Short exercise: Without skipping anything, write out each record below exactly.

(3D code data)

====

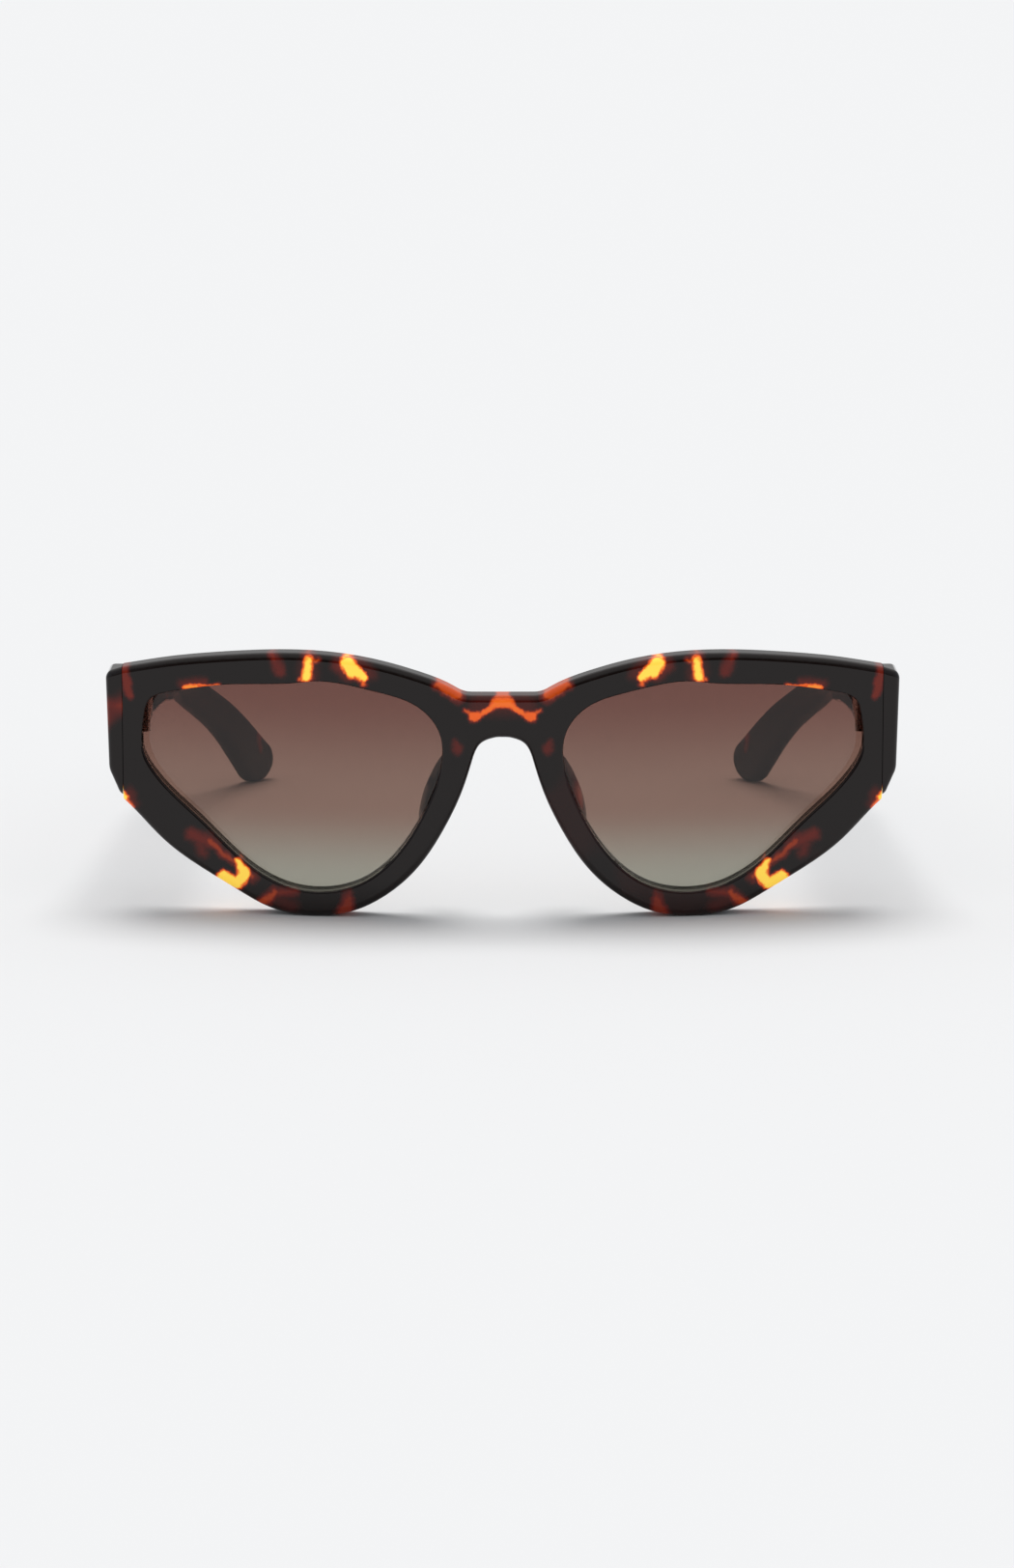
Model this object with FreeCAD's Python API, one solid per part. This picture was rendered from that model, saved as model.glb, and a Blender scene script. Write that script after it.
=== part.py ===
import FreeCAD, Part
import math
import os

# Cat eye sunglasses in thick acetate, open and standing on the rim bottoms and the temple tips.
# Millimetres. X runs across the face (+X is the wearer's left), Y from the front to the temple tips, Z up.
# While it is modelled, y = 0 is the front of the bridge and z = 0 the floor; finish() moves the origin to
# the middle of the whole object's base.

V = FreeCAD.Vector

# ---- driving sizes -------------------------------------------------------------------------------------
lens_width = 54.1          # boxed width of one lens opening
lens_height = 38.2         # boxed height of one lens opening
bridge_gap = 21.6          # between the two lens openings
rim_below = 4.6            # height of the rim under the lens opening
front_thick = 6.0          # front, measured through the acetate
wrap_radius = 260.0        # the front is bent round this radius
end_width = 3.75           # from the lens opening to the seam between front and temple
head_width = 3.1           # the temple head shows this much beside the seam
seam_gap = 0.12            # open joint between the front's end and the temple head
brow_round = 1.2           # rounded outer edges of the front
opening_ease = 0.4         # eased edges of the lens openings, front and back
lens_recess = 2.5          # lens face behind the front's face
lens_thick = 2.0
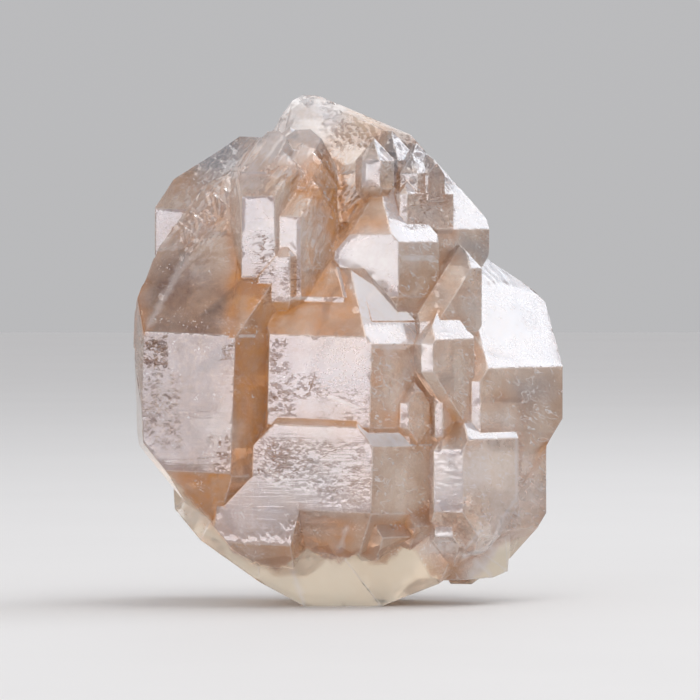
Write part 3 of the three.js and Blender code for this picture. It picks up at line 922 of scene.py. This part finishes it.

====

Output below:
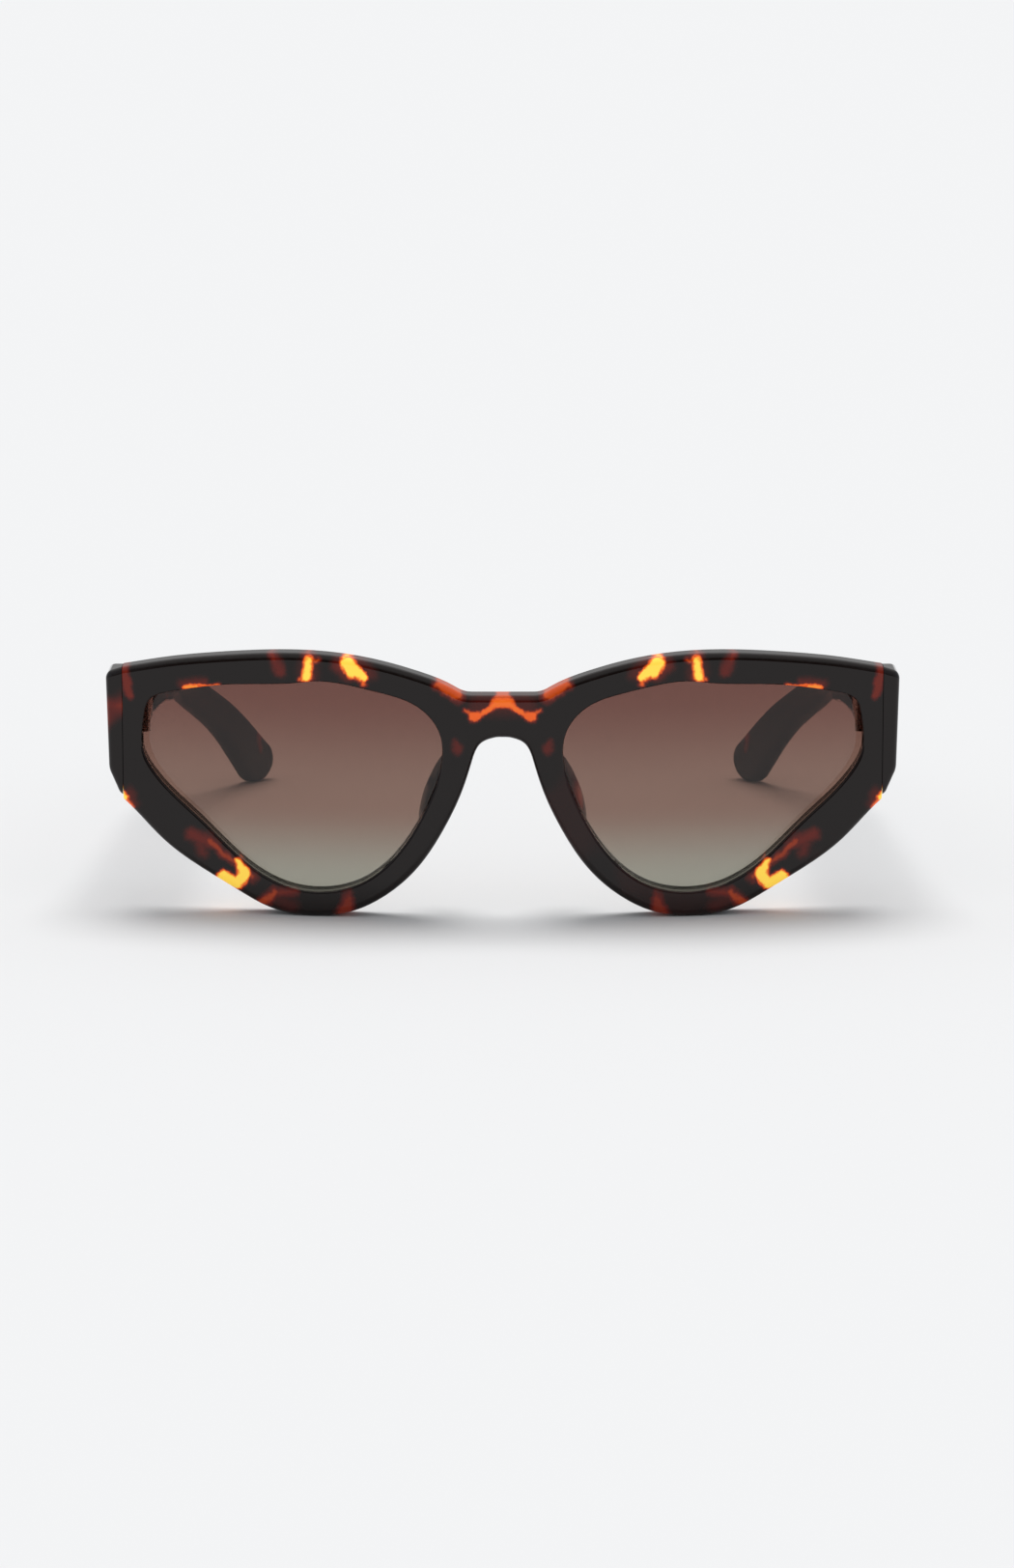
Model this object with FreeCAD's Python API, one solid per part. This picture was rendered from that model, saved as model.glb, and a Blender scene script. Write that script after it.
=== part.py ===
import FreeCAD, Part
import math
import os

# Cat eye sunglasses in thick acetate, open and standing on the rim bottoms and the temple tips.
# Millimetres. X runs across the face (+X is the wearer's left), Y from the front to the temple tips, Z up.
# While it is modelled, y = 0 is the front of the bridge and z = 0 the floor; finish() moves the origin to
# the middle of the whole object's base.

V = FreeCAD.Vector

# ---- driving sizes -------------------------------------------------------------------------------------
lens_width = 54.1          # boxed width of one lens opening
lens_height = 38.2         # boxed height of one lens opening
bridge_gap = 21.6          # between the two lens openings
rim_below = 4.6            # height of the rim under the lens opening
front_thick = 6.0          # front, measured through the acetate
wrap_radius = 260.0        # the front is bent round this radius
end_width = 3.75           # from the lens opening to the seam between front and temple
head_width = 3.1           # the temple head shows this much beside the seam
seam_gap = 0.12            # open joint between the front's end and the temple head
brow_round = 1.2           # rounded outer edges of the front
opening_ease = 0.4         # eased edges of the lens openings, front and back
lens_recess = 2.5          # lens face behind the front's face
lens_thick = 2.0
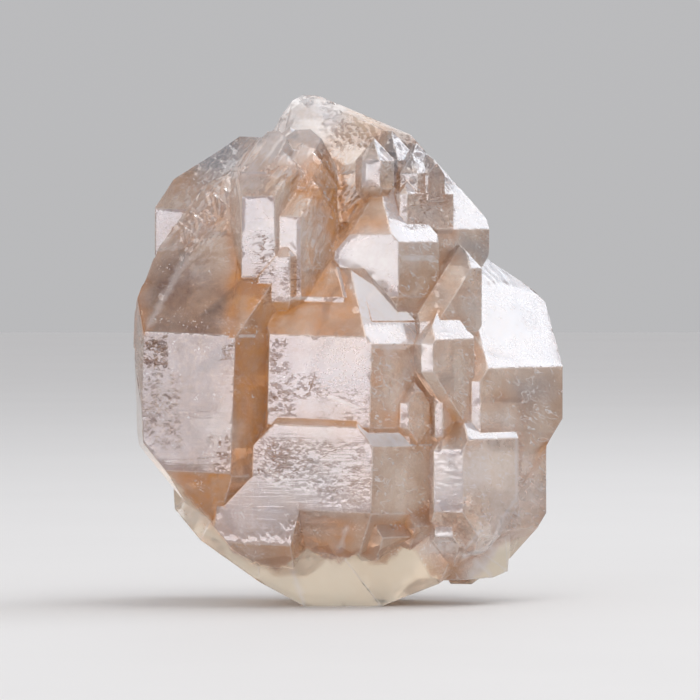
Write part 3 of the three.js and Blender code for this picture. It picks up at line 922 of scene.py. This part finishes it.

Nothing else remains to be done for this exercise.